- [Information supplied]:
__________________________________________________

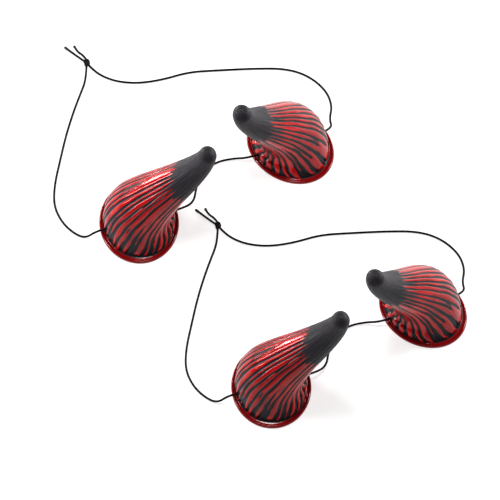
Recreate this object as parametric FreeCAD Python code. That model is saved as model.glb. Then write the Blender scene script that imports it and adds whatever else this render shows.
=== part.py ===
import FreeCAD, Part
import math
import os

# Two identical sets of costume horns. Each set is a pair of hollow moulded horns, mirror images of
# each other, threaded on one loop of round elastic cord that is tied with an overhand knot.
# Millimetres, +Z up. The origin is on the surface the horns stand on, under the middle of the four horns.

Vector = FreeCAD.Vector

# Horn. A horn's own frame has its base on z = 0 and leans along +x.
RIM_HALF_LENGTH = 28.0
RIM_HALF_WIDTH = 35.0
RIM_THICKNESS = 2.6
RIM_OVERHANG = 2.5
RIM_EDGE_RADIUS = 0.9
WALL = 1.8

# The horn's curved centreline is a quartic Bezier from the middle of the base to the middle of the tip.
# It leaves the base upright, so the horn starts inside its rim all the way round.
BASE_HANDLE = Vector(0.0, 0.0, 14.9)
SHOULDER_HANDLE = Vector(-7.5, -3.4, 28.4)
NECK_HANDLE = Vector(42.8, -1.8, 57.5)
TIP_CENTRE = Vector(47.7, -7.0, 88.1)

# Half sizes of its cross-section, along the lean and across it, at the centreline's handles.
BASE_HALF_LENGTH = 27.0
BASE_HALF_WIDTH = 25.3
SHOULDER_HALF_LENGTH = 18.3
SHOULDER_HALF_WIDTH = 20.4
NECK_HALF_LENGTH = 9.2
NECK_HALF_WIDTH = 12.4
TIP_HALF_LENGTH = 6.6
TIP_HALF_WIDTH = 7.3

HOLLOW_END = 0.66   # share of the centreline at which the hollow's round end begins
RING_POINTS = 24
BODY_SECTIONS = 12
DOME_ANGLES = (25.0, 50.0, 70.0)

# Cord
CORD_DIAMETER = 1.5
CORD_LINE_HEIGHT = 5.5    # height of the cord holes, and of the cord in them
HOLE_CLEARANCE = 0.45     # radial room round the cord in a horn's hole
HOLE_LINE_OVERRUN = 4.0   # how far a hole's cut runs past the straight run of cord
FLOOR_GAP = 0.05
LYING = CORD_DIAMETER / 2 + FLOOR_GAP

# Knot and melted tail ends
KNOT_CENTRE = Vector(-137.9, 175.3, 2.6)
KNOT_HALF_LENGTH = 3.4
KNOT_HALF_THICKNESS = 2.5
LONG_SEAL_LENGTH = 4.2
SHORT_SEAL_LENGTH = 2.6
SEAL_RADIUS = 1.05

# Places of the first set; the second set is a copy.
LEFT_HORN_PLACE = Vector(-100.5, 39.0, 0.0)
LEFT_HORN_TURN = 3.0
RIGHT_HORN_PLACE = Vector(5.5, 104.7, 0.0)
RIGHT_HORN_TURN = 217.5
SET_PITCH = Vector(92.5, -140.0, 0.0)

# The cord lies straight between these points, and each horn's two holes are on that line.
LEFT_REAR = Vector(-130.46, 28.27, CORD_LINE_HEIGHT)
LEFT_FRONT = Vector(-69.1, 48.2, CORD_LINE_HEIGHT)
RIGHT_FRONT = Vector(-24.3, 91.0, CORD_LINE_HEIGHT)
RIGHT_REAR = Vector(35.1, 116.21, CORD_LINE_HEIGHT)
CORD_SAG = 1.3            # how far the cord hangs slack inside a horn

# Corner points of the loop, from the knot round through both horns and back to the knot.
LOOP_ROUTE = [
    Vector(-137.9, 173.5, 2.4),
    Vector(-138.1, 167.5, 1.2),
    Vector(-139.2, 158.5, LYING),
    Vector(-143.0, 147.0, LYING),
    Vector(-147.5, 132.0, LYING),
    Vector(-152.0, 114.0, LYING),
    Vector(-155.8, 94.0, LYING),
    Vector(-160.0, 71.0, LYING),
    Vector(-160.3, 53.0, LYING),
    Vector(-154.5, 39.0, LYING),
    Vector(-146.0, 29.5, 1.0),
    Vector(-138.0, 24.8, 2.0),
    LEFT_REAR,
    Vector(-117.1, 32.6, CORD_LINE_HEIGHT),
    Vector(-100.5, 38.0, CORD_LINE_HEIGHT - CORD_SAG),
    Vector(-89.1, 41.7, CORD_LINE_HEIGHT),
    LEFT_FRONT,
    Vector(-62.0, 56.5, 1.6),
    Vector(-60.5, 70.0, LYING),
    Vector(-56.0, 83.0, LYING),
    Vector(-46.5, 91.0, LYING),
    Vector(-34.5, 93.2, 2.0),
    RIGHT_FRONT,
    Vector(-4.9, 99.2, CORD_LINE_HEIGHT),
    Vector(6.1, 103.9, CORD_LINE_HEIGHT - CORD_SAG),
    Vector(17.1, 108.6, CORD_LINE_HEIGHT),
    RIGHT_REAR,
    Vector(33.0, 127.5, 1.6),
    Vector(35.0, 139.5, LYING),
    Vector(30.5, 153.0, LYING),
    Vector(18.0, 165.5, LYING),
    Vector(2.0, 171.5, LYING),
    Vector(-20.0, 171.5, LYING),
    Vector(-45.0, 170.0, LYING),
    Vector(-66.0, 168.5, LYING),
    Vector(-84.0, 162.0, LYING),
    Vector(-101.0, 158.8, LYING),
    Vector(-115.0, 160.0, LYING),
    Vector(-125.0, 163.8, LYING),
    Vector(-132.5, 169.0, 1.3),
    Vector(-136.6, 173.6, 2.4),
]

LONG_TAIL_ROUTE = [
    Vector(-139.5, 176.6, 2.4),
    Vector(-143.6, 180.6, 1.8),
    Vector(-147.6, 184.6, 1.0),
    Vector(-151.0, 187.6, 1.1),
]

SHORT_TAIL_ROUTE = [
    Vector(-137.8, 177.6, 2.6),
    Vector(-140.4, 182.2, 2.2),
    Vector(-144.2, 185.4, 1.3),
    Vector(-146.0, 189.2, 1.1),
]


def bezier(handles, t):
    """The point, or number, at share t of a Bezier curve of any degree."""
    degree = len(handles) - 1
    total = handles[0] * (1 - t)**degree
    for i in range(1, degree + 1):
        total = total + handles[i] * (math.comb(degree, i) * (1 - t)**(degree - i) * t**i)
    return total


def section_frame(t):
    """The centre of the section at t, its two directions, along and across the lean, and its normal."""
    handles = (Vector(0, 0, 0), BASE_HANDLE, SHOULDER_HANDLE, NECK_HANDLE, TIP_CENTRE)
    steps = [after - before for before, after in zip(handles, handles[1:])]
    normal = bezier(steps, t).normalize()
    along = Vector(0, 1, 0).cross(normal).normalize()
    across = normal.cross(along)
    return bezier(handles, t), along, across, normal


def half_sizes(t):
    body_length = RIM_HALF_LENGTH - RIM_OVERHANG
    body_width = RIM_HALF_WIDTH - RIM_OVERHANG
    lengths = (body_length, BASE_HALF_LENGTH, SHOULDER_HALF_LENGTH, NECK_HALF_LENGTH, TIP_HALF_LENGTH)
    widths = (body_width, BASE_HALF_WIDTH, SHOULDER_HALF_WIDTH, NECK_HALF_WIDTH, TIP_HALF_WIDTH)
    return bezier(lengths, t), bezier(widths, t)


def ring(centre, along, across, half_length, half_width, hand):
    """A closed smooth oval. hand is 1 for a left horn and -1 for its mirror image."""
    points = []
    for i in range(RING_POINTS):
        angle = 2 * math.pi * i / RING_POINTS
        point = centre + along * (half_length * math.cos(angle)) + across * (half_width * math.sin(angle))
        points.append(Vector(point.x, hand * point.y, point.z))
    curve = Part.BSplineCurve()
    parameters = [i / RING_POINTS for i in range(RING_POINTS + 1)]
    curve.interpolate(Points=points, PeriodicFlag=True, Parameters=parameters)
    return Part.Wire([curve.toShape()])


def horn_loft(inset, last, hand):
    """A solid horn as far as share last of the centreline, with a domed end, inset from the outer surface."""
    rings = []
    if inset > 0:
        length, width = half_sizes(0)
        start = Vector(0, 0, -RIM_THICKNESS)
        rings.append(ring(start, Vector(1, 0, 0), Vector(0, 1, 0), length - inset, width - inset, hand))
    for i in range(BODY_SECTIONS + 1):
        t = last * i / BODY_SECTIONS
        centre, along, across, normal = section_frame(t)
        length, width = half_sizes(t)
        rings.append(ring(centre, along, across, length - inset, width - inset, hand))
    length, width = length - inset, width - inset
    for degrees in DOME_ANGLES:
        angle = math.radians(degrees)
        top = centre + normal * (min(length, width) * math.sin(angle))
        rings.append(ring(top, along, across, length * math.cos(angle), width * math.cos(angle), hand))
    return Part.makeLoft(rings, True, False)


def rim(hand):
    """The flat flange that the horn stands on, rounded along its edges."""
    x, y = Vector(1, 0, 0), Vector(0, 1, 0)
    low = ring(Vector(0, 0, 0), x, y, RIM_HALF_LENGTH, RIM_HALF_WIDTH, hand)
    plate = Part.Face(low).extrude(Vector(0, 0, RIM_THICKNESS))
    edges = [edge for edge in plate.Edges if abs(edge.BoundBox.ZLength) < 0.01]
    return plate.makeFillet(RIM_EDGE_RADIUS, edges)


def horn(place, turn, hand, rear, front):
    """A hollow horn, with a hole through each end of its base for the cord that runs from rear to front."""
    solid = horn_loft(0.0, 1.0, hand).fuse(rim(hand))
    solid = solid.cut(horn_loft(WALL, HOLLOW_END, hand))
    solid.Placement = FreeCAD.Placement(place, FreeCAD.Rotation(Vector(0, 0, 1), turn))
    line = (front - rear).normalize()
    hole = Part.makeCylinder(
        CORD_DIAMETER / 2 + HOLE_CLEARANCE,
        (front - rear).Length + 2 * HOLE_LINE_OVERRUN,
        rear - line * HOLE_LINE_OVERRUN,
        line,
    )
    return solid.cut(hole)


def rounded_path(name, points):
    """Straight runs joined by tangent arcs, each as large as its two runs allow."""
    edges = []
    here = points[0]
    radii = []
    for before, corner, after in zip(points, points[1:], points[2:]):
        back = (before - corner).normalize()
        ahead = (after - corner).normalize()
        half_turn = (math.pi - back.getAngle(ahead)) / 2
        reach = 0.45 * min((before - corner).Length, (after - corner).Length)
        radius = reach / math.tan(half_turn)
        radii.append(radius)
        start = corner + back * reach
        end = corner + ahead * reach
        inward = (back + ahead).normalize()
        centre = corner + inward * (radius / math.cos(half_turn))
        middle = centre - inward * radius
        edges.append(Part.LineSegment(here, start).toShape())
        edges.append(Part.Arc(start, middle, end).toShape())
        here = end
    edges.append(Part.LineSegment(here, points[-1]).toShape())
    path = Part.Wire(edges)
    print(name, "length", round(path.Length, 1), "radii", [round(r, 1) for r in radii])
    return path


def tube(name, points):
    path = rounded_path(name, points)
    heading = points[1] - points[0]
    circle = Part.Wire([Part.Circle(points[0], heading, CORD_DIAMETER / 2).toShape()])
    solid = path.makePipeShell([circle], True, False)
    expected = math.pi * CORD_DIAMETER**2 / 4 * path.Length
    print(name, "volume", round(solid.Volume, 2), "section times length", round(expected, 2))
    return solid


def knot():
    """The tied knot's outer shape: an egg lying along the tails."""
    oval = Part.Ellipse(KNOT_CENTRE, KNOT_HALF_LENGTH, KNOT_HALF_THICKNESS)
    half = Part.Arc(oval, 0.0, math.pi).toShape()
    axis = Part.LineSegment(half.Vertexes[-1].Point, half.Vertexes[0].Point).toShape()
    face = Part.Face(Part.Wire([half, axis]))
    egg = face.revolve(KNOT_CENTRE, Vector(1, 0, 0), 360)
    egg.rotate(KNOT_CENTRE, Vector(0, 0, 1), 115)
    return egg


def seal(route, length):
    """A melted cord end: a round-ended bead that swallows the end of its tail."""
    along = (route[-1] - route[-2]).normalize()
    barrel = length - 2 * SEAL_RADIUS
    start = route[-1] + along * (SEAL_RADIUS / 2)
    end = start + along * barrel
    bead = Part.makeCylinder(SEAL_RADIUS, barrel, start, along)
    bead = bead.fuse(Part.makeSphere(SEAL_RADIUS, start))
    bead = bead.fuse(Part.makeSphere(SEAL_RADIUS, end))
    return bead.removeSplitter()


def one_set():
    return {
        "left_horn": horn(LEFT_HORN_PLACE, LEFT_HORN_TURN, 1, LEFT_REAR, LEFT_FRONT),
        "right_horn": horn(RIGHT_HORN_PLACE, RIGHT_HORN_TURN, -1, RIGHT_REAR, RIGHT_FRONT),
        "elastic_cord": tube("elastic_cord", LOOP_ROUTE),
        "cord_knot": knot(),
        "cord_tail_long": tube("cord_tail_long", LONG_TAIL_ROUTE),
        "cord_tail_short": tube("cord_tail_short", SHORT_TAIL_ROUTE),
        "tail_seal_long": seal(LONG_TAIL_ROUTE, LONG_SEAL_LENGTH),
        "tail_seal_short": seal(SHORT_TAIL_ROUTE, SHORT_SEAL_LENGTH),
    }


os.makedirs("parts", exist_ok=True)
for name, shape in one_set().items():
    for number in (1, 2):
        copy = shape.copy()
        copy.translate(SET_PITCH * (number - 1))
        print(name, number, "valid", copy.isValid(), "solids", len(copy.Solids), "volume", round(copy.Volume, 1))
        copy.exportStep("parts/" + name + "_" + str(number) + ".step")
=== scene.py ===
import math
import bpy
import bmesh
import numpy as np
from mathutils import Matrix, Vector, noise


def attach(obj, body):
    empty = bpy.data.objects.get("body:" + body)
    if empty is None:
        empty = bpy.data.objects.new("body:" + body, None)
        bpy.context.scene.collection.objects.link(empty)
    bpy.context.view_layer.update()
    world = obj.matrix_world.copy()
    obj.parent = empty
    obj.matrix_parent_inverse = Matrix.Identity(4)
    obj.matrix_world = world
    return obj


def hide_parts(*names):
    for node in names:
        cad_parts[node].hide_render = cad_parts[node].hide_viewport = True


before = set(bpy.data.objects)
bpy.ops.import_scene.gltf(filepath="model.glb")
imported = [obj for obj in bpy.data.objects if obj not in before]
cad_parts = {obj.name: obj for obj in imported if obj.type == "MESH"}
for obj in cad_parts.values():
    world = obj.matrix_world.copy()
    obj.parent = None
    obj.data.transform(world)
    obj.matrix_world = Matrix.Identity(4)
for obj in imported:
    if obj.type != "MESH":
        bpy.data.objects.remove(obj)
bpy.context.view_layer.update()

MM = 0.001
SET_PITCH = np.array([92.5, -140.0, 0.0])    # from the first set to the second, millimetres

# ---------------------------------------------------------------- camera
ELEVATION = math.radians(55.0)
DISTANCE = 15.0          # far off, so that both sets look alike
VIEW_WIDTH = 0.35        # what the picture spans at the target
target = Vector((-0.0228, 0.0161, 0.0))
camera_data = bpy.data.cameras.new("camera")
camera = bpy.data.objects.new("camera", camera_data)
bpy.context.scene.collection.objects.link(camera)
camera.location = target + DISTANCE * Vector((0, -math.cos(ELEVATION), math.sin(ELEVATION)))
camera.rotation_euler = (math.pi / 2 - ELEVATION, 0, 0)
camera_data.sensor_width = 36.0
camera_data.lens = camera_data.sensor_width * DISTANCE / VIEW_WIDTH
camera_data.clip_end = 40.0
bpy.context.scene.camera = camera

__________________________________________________

- [Directive]:
Your answer should be exactly the lines of the data above, from the first through the line containing "Vector = FreeCAD.Vector".

- [Written response]:
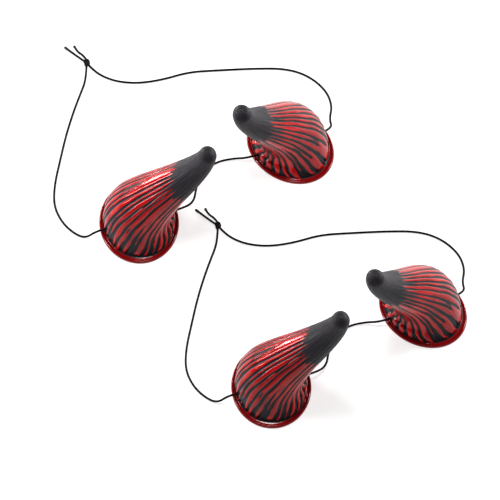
Recreate this object as parametric FreeCAD Python code. That model is saved as model.glb. Then write the Blender scene script that imports it and adds whatever else this render shows.
=== part.py ===
import FreeCAD, Part
import math
import os

# Two identical sets of costume horns. Each set is a pair of hollow moulded horns, mirror images of
# each other, threaded on one loop of round elastic cord that is tied with an overhand knot.
# Millimetres, +Z up. The origin is on the surface the horns stand on, under the middle of the four horns.

Vector = FreeCAD.Vector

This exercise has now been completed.